Points of Presence (PoPs)

A Point of Presence (PoP) is a physical location where a CDN has deployed edge servers. Major CDN providers operate hundreds of PoPs across six continents. Each PoP typically contains multiple servers with high-speed connections to the local internet exchange points (IXPs) and transit providers.

The number and distribution of PoPs directly affects a CDN's performance. More PoPs mean shorter distances to users, which translates to lower latency. The placement of PoPs is strategic: CDN providers prioritize locations near major population centers and internet hubs where traffic volumes are highest.

Anycast Routing

Most modern CDNs use Anycast routing, a network addressing method where the same IP address is announced from multiple locations simultaneously. When a user's DNS query resolves to the CDN's IP address, their request is automatically routed to the nearest PoP by the internet's Border Gateway Protocol (BGP). This happens transparently without any action from the user or the website owner.
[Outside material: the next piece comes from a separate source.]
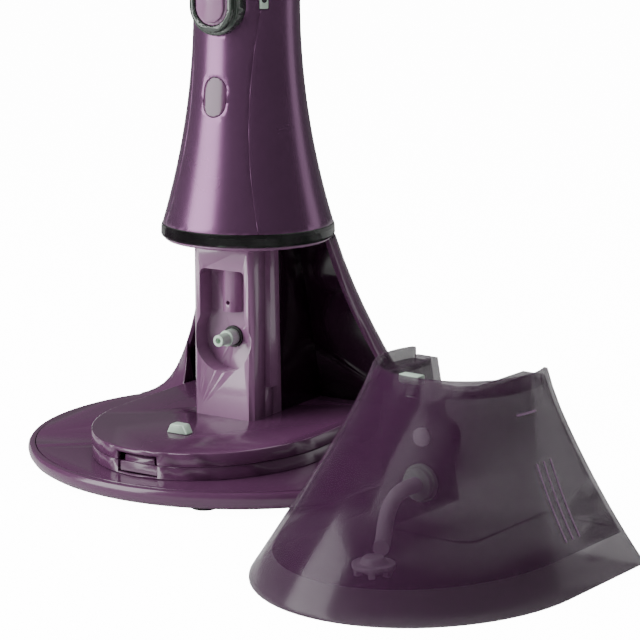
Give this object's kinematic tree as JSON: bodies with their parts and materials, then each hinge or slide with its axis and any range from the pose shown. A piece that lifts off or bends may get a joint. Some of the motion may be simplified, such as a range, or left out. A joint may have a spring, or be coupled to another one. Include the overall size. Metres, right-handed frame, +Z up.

Anycast provides two key benefits beyond performance: automatic failover and DDoS absorption. If a PoP goes offline, BGP automatically reroutes traffic to the next nearest location. During a DDoS attack, the attack traffic is distributed across all PoPs rather than concentrated on a single server, making it far easier to absorb.

Performance Benefits

• Reduced latency: Content is served from the nearest edge server, cutting round-trip times from hundreds of milliseconds to single digits.
• Lower origin load: Cached content is served without contacting your origin server, reducing CPU, memory, and bandwidth consumption on your infrastructure.
• Improved Core Web Vitals: Faster content delivery directly improves metrics like Largest Contentful Paint (LCP) and First Contentful Paint (FCP), which affect both user experience and search engine rankings.
• Bandwidth savings: CDNs handle the majority of your traffic, significantly reducing the bandwidth your hosting provider needs to serve.
• High availability: With content cached across multiple locations, your site remains available even if your origin server experiences downtime.
• Connection optimization: CDNs maintain persistent connections between PoPs and use optimized routing protocols to deliver content faster than the public internet.

Security Benefits

Modern CDNs provide substantial security benefits beyond performance optimization:

• DDoS protection: The distributed nature of a CDN's network absorbs volumetric attacks across dozens of PoPs, preventing any single point from being overwhelmed.
• Origin IP hiding: When traffic is proxied through a CDN, your origin server's IP address is not exposed to the public internet, making it harder for attackers to target directly.
• TLS termination: CDNs handle SSL/TLS encryption at the edge, offloading the computational cost from your origin server while ensuring encrypted connections for all users.
• Bot management: Many CDNs include bot detection capabilities that identify and block malicious automated traffic before it reaches your application.
• WAF integration: CDN providers frequently bundle Web Application Firewall functionality, inspecting traffic at the edge and blocking application-layer attacks like SQL injection and XSS.

Types of CDN Architecture

Push vs. Pull

In a pull CDN, edge servers fetch content from the origin on demand when a user requests it. This is the most common model because it requires no manual content management. In a push CDN, you upload content directly to the CDN's storage, which then distributes it to edge servers. Push CDNs are used for large media files or content that does not change frequently.

Reverse Proxy CDN

A reverse proxy CDN sits in front of your origin server and intercepts all incoming traffic. It caches what it can and forwards the rest to the origin. This model is the most popular for website acceleration because it requires only a DNS change to deploy and provides both caching and security benefits.

When You Need a CDN

Any website with a geographically distributed audience benefits from a CDN. E-commerce sites, media publications, SaaS applications, and API-driven services all see measurable improvements in performance and reliability. Even small websites benefit from the security features, particularly DDoS protection and origin shielding.

The cost of not using a CDN is measured in slower load times, higher bounce rates, lower search rankings, and increased vulnerability to attacks. For most websites, a CDN is no longer optional; it is a fundamental component of modern web infrastructure.